May 30, 2015 / 5:13 AM / in 2 years

Rangers fans applaud Lundqvist after Game Seven loss

May 29, 2015; New York, NY, USA; New York Rangers goalie Henrik Lundqvist (30) looks back as the puck goes over the crossbar during the first period in game seven of the Eastern Conference Final of the 2015 Stanley Cup Playoffs against the Tampa Bay Lightning at Madison Square Garden. Adam Hunger-USA TODAY Sports

NEW YORK (Reuters) - The Madison Square Garden crowd saluted New York goaltender Henrik Lundqvist with chants of “Henry, Henry” after the final horn had sounded on Friday despite the Swede’s failure to carry the Rangers to another Game Seven victory.

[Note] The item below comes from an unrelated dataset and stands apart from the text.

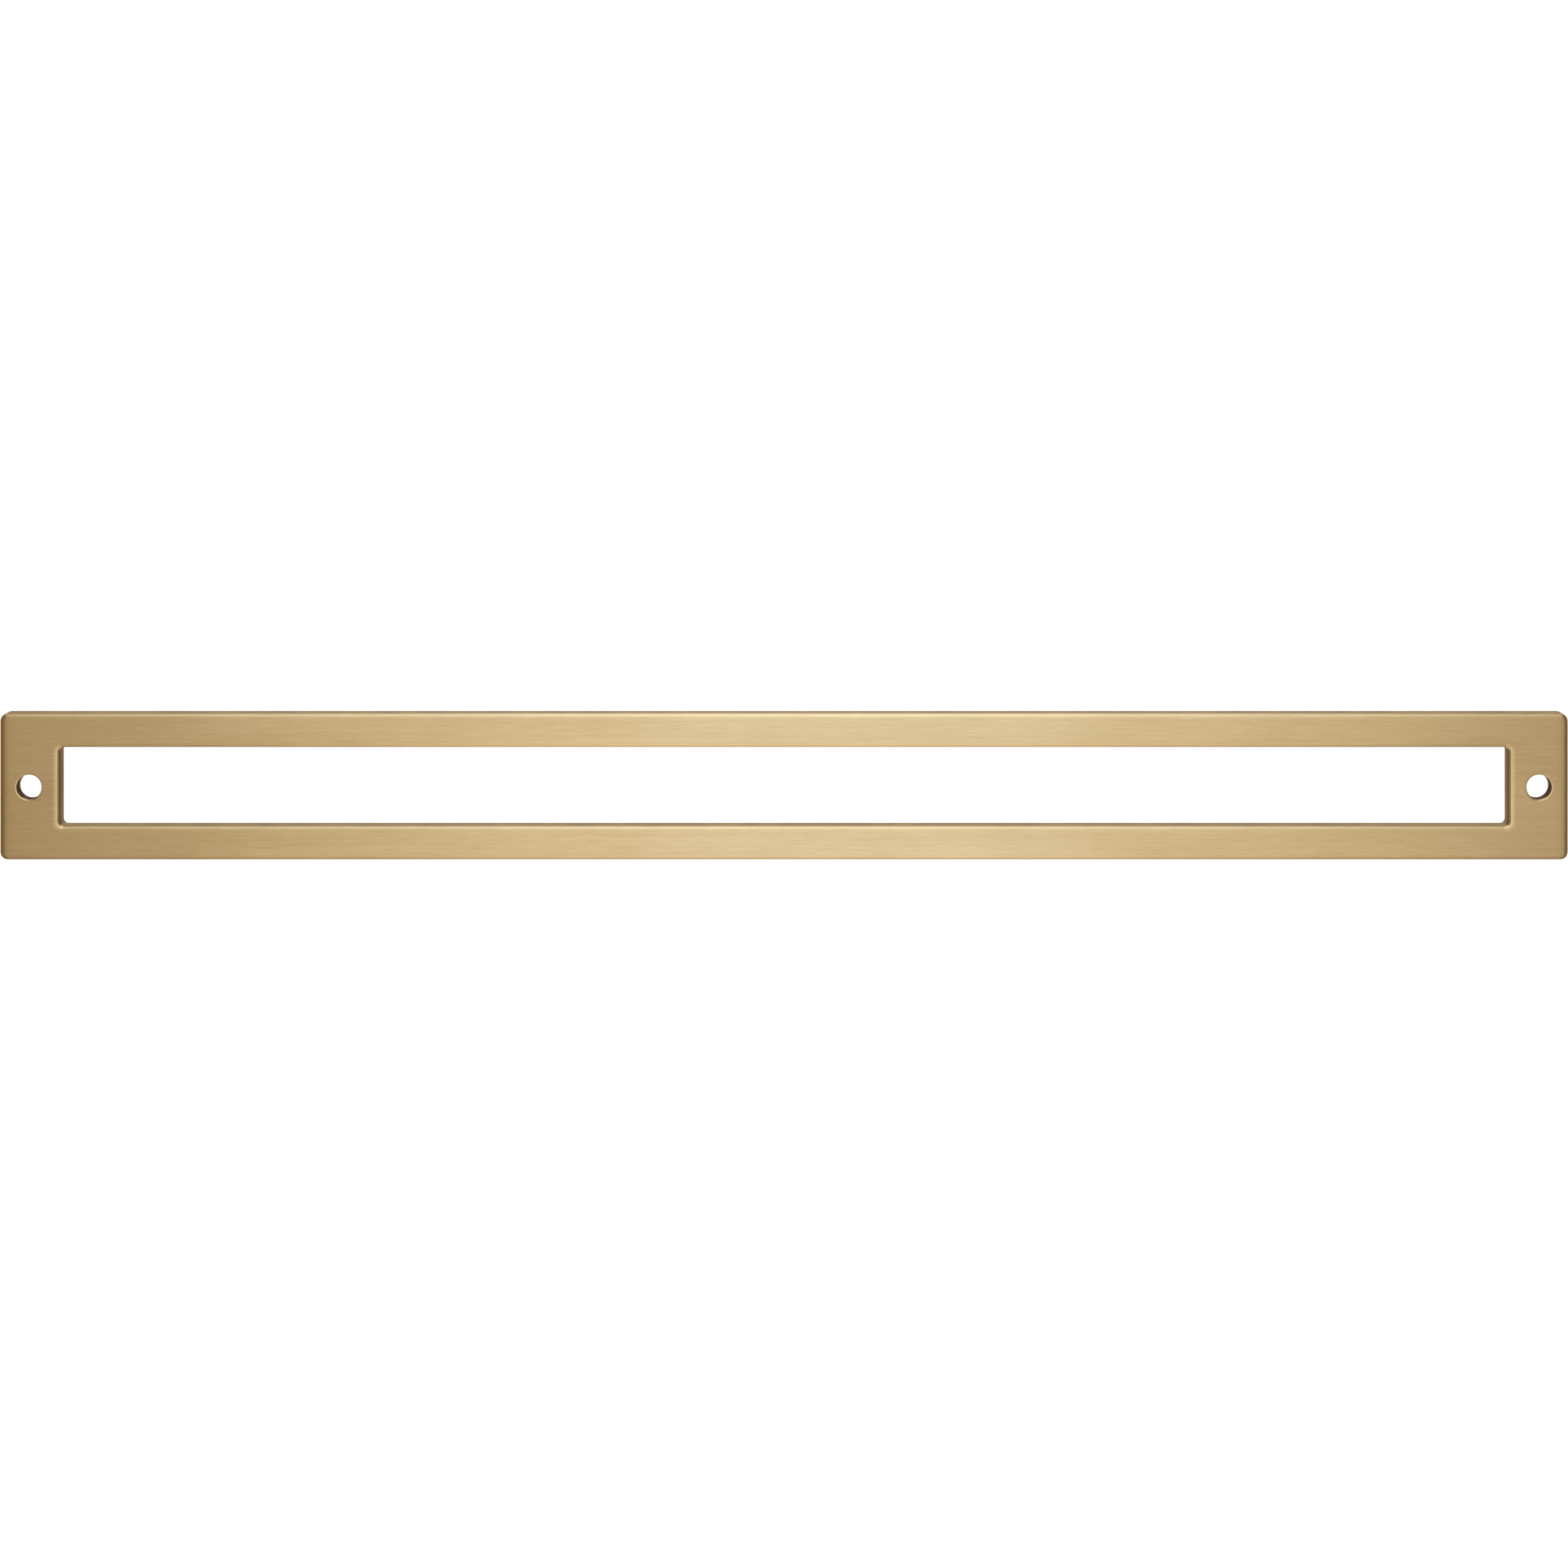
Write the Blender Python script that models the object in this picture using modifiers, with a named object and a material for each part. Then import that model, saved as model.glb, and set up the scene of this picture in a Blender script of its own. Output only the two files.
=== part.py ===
"""Open-frame backplate for a bar pull: one cast plate with a long window, a screw hole at each end and a cored back.

Metres, +Z up. The plate stands upright as on a door: X along it, its finished face towards -Y.
The origin is the middle of the back plane, the plane that lies on the door.
"""

import math

import bmesh
import bpy

MM = 0.001

# Overall plate
HOLE_SPACING = 304.8 * MM  # centre to centre, the 12 inch pull that the plate goes under
HOLE_TO_END = 6.1 * MM  # hole centre to the plate's end
HEIGHT = 29.5 * MM
THICKNESS = 3.2 * MM
OUTER_CORNER = 1.6 * MM

# Window and holes
RAIL_HEIGHT = 6.75 * MM  # upper and lower rail, outer edge to window
END_WIDTH = 12.0 * MM  # solid end, plate's end to window
WINDOW_CORNER = 1.0 * MM
HOLE_DIAMETER = 5.0 * MM

# Rounding of the front edges
OUTER_ROUND = 1.0 * MM
WINDOW_ROUND = 1.0 * MM
HOLE_ROUND = 0.3 * MM

# Cored back
WEB = 1.9 * MM  # thickness left behind the finished face
RIM = 1.3 * MM  # wall left along the outer edge and round the window
CORE_CORNER = 0.5 * MM  # smallest corner radius of the core

LENGTH = HOLE_SPACING + 2 * HOLE_TO_END
WINDOW_LENGTH = LENGTH - 2 * END_WIDTH
WINDOW_HEIGHT = HEIGHT - 2 * RAIL_HEIGHT

ROUND_STEPS = 4  # facets across a front rounding
CORNER_STEPS = 8  # facets round a quarter turn in plan
OVERRUN = 1.0 * MM  # how far the core's cutter stands out of the back
WELD = 0.001 * MM


def arc(centre_x, centre_y, radius, start, end):
    """Points from one angle to another, in quarter turns anticlockwise from +X."""
    steps = round(abs(end - start) * CORNER_STEPS)
    turns = [(start + (end - start) * step / steps) * math.pi / 2 for step in range(steps + 1)]
    return [(centre_x + radius * math.cos(turn), centre_y + radius * math.sin(turn)) for turn in turns]


def rounded_rectangle(length, height, radius):
    """Corner arcs of a rectangle about the origin, anticlockwise."""
    points = []
    for quarter, (side_x, side_y) in enumerate(((1, 1), (-1, 1), (-1, -1), (1, -1))):
        centre_x = side_x * (length / 2 - radius)
        centre_y = side_y * (height / 2 - radius)
        points += arc(centre_x, centre_y, radius, quarter, quarter + 1)
    return points


def quarter_of_the_frame():
    """The plate's upper right quarter in plan: round the outer corner, over the hole, round the window's corner."""
    outer = arc(LENGTH / 2 - OUTER_CORNER, HEIGHT / 2 - OUTER_CORNER, OUTER_CORNER, 1, 0)
    hole = arc(HOLE_SPACING / 2, 0, HOLE_DIAMETER / 2, 0, 2)
    window = arc(WINDOW_LENGTH / 2 - WINDOW_CORNER, WINDOW_HEIGHT / 2 - WINDOW_CORNER, WINDOW_CORNER, 0, 1)
    return [(0, HEIGHT / 2), *outer, (LENGTH / 2, 0), *hole, (WINDOW_LENGTH / 2, 0), *window, (0, WINDOW_HEIGHT / 2)]


def slab(name, outlines, front, back, collection):
    """A flat plate between two distances in front of the back plane, from closed outlines in plan."""
    flat = bpy.data.curves.new(name, "CURVE")
    flat.dimensions = "2D"
    flat.fill_mode = "BOTH"
    flat.extrude = (front - back) / 2
    for outline in outlines:
        spline = flat.splines.new("POLY")
        spline.points.add(len(outline) - 1)
        for point, (x, y) in zip(spline.points, outline):
            point.co = (x, y, 0, 1)
        spline.use_cyclic_u = True
    curve = bpy.data.objects.new(name + "_outline", flat)
    curve.rotation_euler.x = math.pi / 2
    curve.location.y = -(front + back) / 2
    collection.objects.link(curve)
    bpy.context.view_layer.update()

    evaluated = curve.evaluated_get(bpy.context.evaluated_depsgraph_get())
    mesh = bpy.data.meshes.new_from_object(evaluated)
    mesh.name = name
    plate = bpy.data.objects.new(name, mesh)
    collection.objects.link(plate)
    plate.matrix_world = curve.matrix_world
    bpy.data.objects.remove(curve)

    edit = bmesh.new()
    edit.from_mesh(mesh)
    bmesh.ops.remove_doubles(edit, verts=edit.verts, dist=WELD)
    bmesh.ops.recalc_face_normals(edit, faces=edit.faces)
    edit.to_mesh(mesh)
    edit.free()
    return plate


def front_rounding(x, y):
    """Rounding radius of the front edge that passes through a point in plan."""
    if x < WINDOW_LENGTH / 2 + WELD and y < WINDOW_HEIGHT / 2 + WELD:
        return WINDOW_ROUND
    if math.hypot(x - HOLE_SPACING / 2, y) < HOLE_DIAMETER / 2 + WELD:
        return HOLE_ROUND
    return OUTER_ROUND


def round_and_mirror(plate):
    """Opens the quarter where the others join it, rounds its front edges, and mirrors it both ways."""
    largest = max(OUTER_ROUND, WINDOW_ROUND, HOLE_ROUND)
    edit = bmesh.new()
    edit.from_mesh(plate.data)
    bmesh.ops.dissolve_limit(edit, angle_limit=math.radians(1), verts=edit.verts, edges=edit.edges)
    joints = [f for f in edit.faces if any(all(v.co[axis] < WELD for v in f.verts) for axis in (0, 1))]
    bmesh.ops.delete(edit, geom=joints, context="FACES")
    front = max(v.co.z for v in edit.verts)
    weight = edit.edges.layers.float.new("bevel_weight_edge")
    for edge in edit.edges:
        on_front = all(v.co.z > front - WELD for v in edge.verts)
        if on_front and not edge.is_boundary:
            middle = (edge.verts[0].co + edge.verts[1].co) / 2
            edge[weight] = front_rounding(middle.x, middle.y) / largest
    edit.to_mesh(plate.data)
    edit.free()
    bevel = plate.modifiers.new("front_rounding", "BEVEL")
    bevel.limit_method = "WEIGHT"
    bevel.width = largest
    bevel.segments = ROUND_STEPS
    bevel.use_clamp_overlap = False
    mirror = plate.modifiers.new("four_quarters", "MIRROR")
    mirror.use_axis = (True, True, False)
    mirror.merge_threshold = WELD


def core_the_back(plate, cutters):
    """Cut of the hollow behind the face: it follows the plate's outline and the window, a rim's width off both."""
    outside = rounded_rectangle(LENGTH - 2 * RIM, HEIGHT - 2 * RIM, max(OUTER_CORNER - RIM, CORE_CORNER))
    inside = rounded_rectangle(WINDOW_LENGTH + 2 * RIM, WINDOW_HEIGHT + 2 * RIM, WINDOW_CORNER + RIM)
    core = slab("core", (outside, inside), THICKNESS - WEB, -OVERRUN, cutters)
    core.hide_render = True
    core.display_type = "WIRE"
    cut = plate.modifiers.new("cored_back", "BOOLEAN")
    cut.operation = "DIFFERENCE"
    cut.solver = "EXACT"
    cut.object = core


def satin_brass():
    finish = bpy.data.materials.new("satin_brass")
    finish.use_nodes = True
    shader = finish.node_tree.nodes["Principled BSDF"]
    shader.inputs["Base Color"].default_value = (0.60, 0.45, 0.24, 1)
    shader.inputs["Metallic"].default_value = 1.0
    shader.inputs["Roughness"].default_value = 0.38
    return finish


for old in list(bpy.data.objects):
    bpy.data.objects.remove(old)
parts = bpy.data.collections.new("pull_backplate")
cutting = bpy.data.collections.new("cutters")
for group in (parts, cutting):
    bpy.context.scene.collection.children.link(group)

backplate = slab("backplate", [quarter_of_the_frame()], THICKNESS, 0, parts)
round_and_mirror(backplate)
core_the_back(backplate, cutting)
backplate.data.materials.append(satin_brass())
backplate.data.shade_smooth()
backplate.data.set_sharp_from_angle(angle=math.radians(40))
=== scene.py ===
"""Visual model of an open-frame backplate for a bar pull: one satin brass casting, seen from slightly above.

Metres, +Z up. The plate stands upright as on a door: X along it, its finished face towards -Y.
"""

import math

import bmesh
import bpy
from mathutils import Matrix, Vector


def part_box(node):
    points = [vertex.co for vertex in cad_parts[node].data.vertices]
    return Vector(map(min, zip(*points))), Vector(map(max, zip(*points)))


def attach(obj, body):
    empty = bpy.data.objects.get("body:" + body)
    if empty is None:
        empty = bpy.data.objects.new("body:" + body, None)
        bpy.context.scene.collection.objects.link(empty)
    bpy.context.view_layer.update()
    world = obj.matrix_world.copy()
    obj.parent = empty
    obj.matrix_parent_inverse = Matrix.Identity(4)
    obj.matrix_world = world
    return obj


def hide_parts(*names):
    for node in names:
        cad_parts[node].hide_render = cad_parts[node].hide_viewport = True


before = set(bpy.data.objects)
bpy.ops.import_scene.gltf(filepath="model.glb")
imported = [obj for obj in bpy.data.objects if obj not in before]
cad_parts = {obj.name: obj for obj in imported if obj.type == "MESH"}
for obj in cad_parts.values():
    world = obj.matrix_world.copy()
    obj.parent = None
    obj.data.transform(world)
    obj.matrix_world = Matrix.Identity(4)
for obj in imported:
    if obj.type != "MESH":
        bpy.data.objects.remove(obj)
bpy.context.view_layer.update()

MM = 0.001

# Camera: a view camera a third of a metre in front of the plate and a little above it. It looks straight
# along +Y and its lens is shifted down to the plate, so the long edges stay parallel.
CAMERA_DISTANCE = 364.0 * MM  # from the finished face
CAMERA_ABOVE = 105.5 * MM  # over the plate's middle
CAMERA_RIGHT = 5.74 * MM
SENSOR_WIDTH = 36.0  # in millimetres, as Blender counts both
FRAME_WIDTH = 316.4 * MM  # the width that the view takes in at the finished face
AIM_ABOVE = 0.69 * MM  # height of the view's middle, over the plate's

lens = bpy.data.cameras.new("camera")
lens.sensor_width = SENSOR_WIDTH
lens.lens = SENSOR_WIDTH * CAMERA_DISTANCE / FRAME_WIDTH
lens.shift_x = -CAMERA_RIGHT / FRAME_WIDTH
lens.shift_y = (AIM_ABOVE - CAMERA_ABOVE) / FRAME_WIDTH
lens.clip_start = 0.01
camera = bpy.data.objects.new("camera", lens)
face_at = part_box("backplate")[0][1]
camera.location = (CAMERA_RIGHT, face_at - CAMERA_DISTANCE, CAMERA_ABOVE)
camera.rotation_euler = (math.radians(90), 0, 0)
bpy.context.scene.collection.objects.link(camera)
bpy.context.scene.camera = camera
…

Lundqvist had helped keep the clash against the Lightning scoreless through two periods with his brilliant reflexes and vision, but it was a puck he did not see that sent Tampa Bay on the road to a 2-0 victory and a place in the Stanley Cup Finals.

Lightning center Alex Killorn backhanded the puck through traffic and past the Swedish netminder early in the third period for what proved to be the game winner.

Lundqvist had won six successive Game Sevens for the Rangers, winners of their last 10 playoff games when facing elimination at the Garden, dating back to 2008.

”Unfortunately, I never saw it until it was too late,“ said Lundqvist. ”There were just a lot of people in front of me.

“I felt sharp tonight. I felt like I was tracking pucks well, reading the play well. It was just one of those plays where they threw it in front and through screens.”

Tampa Bay’s second goal was supplied by Ondrej Palat, who blasted the puck past Lundqvist after a perfect cross-ice pass from Tyler Johnson racing down the right side.

“They played well ... you have to give them credit,” Lundqvist said.

The Garden crowd had been expecting better after the Rangers reached the Stanley Cup Finals last year and topped the NHL in points over the regular season, but they still saluted Lundqvist as the teams gathered at center ice for handshakes.

“You put your heart and soul into this entire year to try and get back and get an opportunity to play in the Final and we were 20 minutes away,” the Swede said.

“To come up short, it’s tough. As a fan, they see what we go through and they go through it as well emotionally, I think, to watch all these games and all the work.”